→ Aim:
Scan the entries below and extract each line with the word "scene" in it.

───── Given records ─────

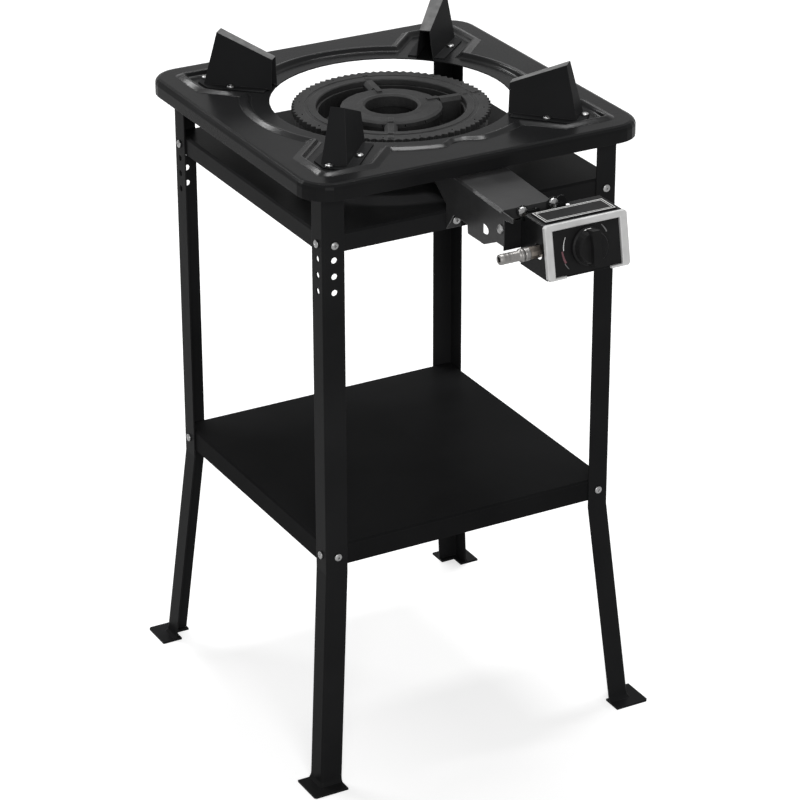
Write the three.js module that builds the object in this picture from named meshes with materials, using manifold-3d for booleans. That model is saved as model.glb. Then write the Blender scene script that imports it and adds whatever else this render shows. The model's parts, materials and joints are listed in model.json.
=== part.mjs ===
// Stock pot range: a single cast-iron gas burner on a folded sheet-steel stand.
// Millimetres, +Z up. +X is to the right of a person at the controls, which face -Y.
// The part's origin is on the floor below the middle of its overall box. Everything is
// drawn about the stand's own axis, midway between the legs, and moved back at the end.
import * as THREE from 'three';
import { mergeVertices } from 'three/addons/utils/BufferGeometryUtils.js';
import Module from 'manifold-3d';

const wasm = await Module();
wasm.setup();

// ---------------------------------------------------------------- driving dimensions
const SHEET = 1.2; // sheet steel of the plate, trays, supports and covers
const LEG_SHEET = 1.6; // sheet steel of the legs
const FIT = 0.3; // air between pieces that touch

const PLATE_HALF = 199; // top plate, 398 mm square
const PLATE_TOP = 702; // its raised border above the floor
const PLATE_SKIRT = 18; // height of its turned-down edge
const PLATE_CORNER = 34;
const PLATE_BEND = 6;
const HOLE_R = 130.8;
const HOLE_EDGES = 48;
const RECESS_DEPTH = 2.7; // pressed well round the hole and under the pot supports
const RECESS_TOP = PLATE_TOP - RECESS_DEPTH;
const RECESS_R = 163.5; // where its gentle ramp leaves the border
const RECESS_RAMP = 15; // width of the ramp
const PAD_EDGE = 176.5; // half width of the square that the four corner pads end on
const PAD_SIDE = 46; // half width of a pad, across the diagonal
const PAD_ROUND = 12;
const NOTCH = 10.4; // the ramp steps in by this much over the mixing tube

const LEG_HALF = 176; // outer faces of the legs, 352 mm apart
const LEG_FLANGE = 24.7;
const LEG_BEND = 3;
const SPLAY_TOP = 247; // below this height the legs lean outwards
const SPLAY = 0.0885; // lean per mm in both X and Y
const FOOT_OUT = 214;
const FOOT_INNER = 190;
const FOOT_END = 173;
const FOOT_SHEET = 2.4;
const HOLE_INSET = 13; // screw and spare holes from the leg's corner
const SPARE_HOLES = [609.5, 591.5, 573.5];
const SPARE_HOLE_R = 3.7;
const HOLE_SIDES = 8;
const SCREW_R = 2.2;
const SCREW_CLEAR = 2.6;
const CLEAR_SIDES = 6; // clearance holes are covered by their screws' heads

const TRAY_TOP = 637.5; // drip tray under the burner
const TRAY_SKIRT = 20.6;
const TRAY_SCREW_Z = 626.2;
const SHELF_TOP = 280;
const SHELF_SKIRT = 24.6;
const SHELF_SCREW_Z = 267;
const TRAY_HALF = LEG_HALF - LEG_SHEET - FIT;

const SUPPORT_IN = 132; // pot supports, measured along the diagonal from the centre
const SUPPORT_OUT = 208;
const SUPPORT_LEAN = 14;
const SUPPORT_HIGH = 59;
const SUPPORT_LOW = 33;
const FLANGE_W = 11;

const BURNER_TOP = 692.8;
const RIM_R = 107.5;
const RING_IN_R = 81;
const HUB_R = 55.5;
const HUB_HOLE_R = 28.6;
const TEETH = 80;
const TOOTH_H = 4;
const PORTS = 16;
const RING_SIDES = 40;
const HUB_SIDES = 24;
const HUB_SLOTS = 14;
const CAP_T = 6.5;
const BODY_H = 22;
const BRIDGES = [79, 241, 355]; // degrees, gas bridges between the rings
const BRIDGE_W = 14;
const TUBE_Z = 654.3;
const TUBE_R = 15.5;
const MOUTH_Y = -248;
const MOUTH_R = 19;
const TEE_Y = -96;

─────
───── Given records ─────

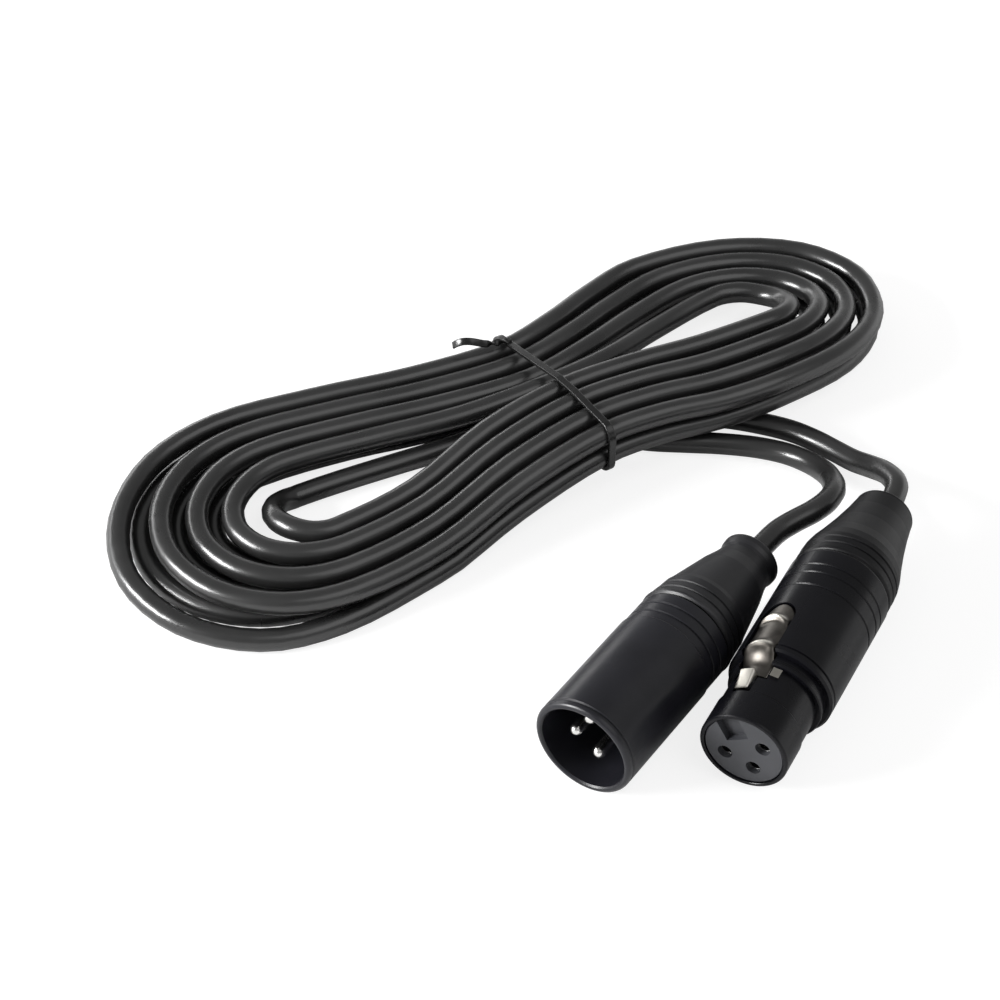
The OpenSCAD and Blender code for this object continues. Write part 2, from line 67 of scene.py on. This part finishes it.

─────

→ Response to this task:
Write the three.js module that builds the object in this picture from named meshes with materials, using manifold-3d for booleans. That model is saved as model.glb. Then write the Blender scene script that imports it and adds whatever else this render shows. The model's parts, materials and joints are listed in model.json.
The OpenSCAD and Blender code for this object continues. Write part 2, from line 67 of scene.py on. This part finishes it.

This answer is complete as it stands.